Wenn der Arbeitgeber eine Gehaltserhöhung nach der Kündigung auslässt, sollten Sie Ihren Fall prüfen lassen. Ein erfahrener Fachanwalt für Arbeitsrecht kann für Sie einschätzen, ob Ihnen die Gehaltserhöhung zusteht.
Warten Sie nicht ab! Die meisten Arbeits- und Tarifverträge enthalten sog. Ausschlussfristen. Danach verfallen sämtliche Ansprüche aus dem Arbeitsverhältnis, wenn Sie sie nicht innerhalb einer bestimmten Frist (oft wenige Wochen) geltend machen. Ihr Anspruch auf die Gehaltserhöhung geht dann verloren.
Wenn der Arbeitgeber auch nach außergerichtlichen Verhandlungen die Auszahlung der Gehaltserklärung verweigert, erheben wir für Sie ggf. Klage vor dem Arbeitsgericht. Die Richter werden dann über Ihren Anspruch entscheiden, den Sie nach einem stattgebenden Urteil zwangsweise durchsetzen können. Wenn Sie ohnehin bereits Kündigungsschutzklage wegen Ihrer Entlassung erhoben haben, integrieren wir den Zahlungsanspruch in dieses Verfahren.
Tipp: Denken Sie auch daran, sich offene Überstunden auszahlen zu lassen.

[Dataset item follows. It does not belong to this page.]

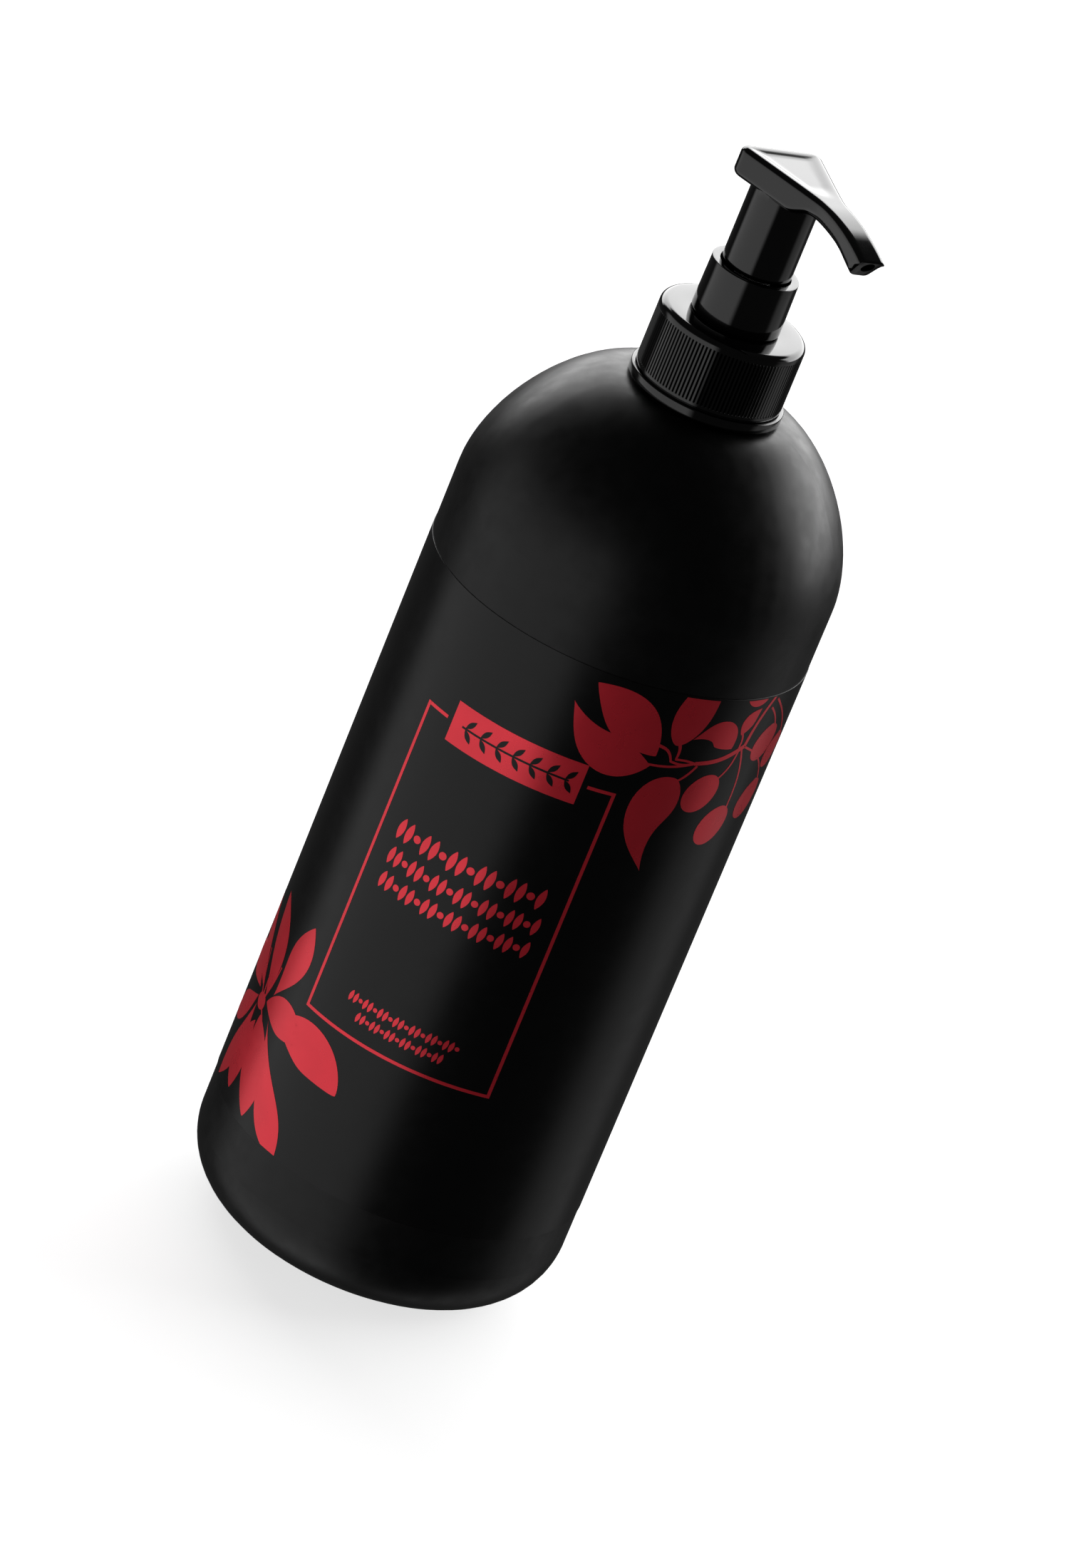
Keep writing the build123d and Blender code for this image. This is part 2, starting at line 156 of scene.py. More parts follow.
class HeadSizes(bpy.types.PropertyGroup):
    """Sizes of the thumb pad and the spout."""

    turn: angle("Turn", "Direction of the spout about the pump's axis", -40.6)
    reach: length("Reach", "From the axis to the spout's end", 34.4)
    back: length("Back", "From the axis to the pad's straight back", 8.3)
    half_width: length("Pad half width", "Half the pad's width at its back", 10.7)
    root: length("Root", "From the axis to the spout's root", 15.25)
    root_half: length("Root half width", "Half the spout's width at its root", 3.44)
    tip_half: length("Tip half width", "Half the spout's width at its end", 3.15)
    corner: length("Corner", "Rounding of the pad's two back corners", 3.2)
    upper_edge: length("Upper edge", "Rounding round the top", 1.3)
    lower_edge: length("Lower edge", "Rounding round the underside", 1.7)
    droop: length("Droop", "Radius in which the spout bends down", 50.0)
    droop_start: length("Droop start", "Where the spout starts to bend down", 17.0)
    dish: length("Dish", "Depth of the pad's dish", 0.4)
    rim: length("Rim", "Width of the rim round the dish", 1.5)
    undercut: length("Undercut", "How far the spout's end slants back", 3.0)
    bore: length("Bore", "Radius of the spout's bore", 1.4)
    skirt: length("Skirt", "Radius of the round skirt", 7.55)
    skirt_edge: length("Skirt edge", "Rounding of the skirt's lower edge", 0.9)


class SpringSizes(bpy.types.PropertyGroup):
    """Sizes of the return spring."""

    wire: length("Wire", "Diameter of the wire", 0.9)
    turns: amount("Turns", "Turns of the wire", 10.4)
    end_turns: amount("End turns", "Closed turns at each end", 0.9)
    pressed: amount(
        "Pressed",
        "Share of its height that the spring keeps when the head is pressed right down",
        0.44,
        max=1.0,
        subtype="FACTOR",
    )


class Finishes(bpy.types.PropertyGroup):
    """Colours of the finishes."""

    bottle: colour("Bottle", "Soft-touch black", (0.0012, 0.0012, 0.0013))
    film: colour("Film", "Satin black film", (0.0012, 0.0012, 0.0013))
    ink: colour("Ink", "Metallic red ink", (0.8, 0.03, 0.05))
    pump: colour("Pump", "Polished black", (0.0009, 0.0009, 0.001))
    gasket: colour("Gasket", "White foam", (0.82, 0.82, 0.8))
    natural: colour("Natural", "Natural translucent plastic", (0.8, 0.82, 0.79))
    wax: colour("Seals", "Waxy white plastic", (0.86, 0.86, 0.83))
    steel: colour("Steel", "Bright steel", (0.62, 0.62, 0.63))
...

Wenn Ihnen eine variable Vergütung zusteht, können Sie außerdem oft den Bonus nach der Kündigung noch durchzusetzen.
Fazit
- Wenn im Unternehmen die Gehälter erhöht werden, steht Ihnen auch nach einer Kündigung oft die Erhöhung zu.
- Das höhere Gehalt können Sie insbesondere verlangen, wenn der Arbeitgeber die Gehälter nach allgemeinen Kriterien erhöht hat.
- Verhandelt der Arbeitgeber hingegen jedes Gehalt individuell, steht Ihnen grundsätzlich keine Gehaltserhöhung nach der Kündigung zu.
- Wenn Ihr Gehalt vom Tarifvertrag bestimmt wird, erhöht sich Ihr Gehalt mit jeder Tariflohnerhöhung – auch während der Kündigungsfrist. Das gilt selbst dann, wenn der Tariflohn rückwirkend erhöht wird.
- Um die Gehaltserhöhung durchzusetzen, sollten Sie sich frühzeitig an einen Fachanwalt für Arbeitsrecht wenden.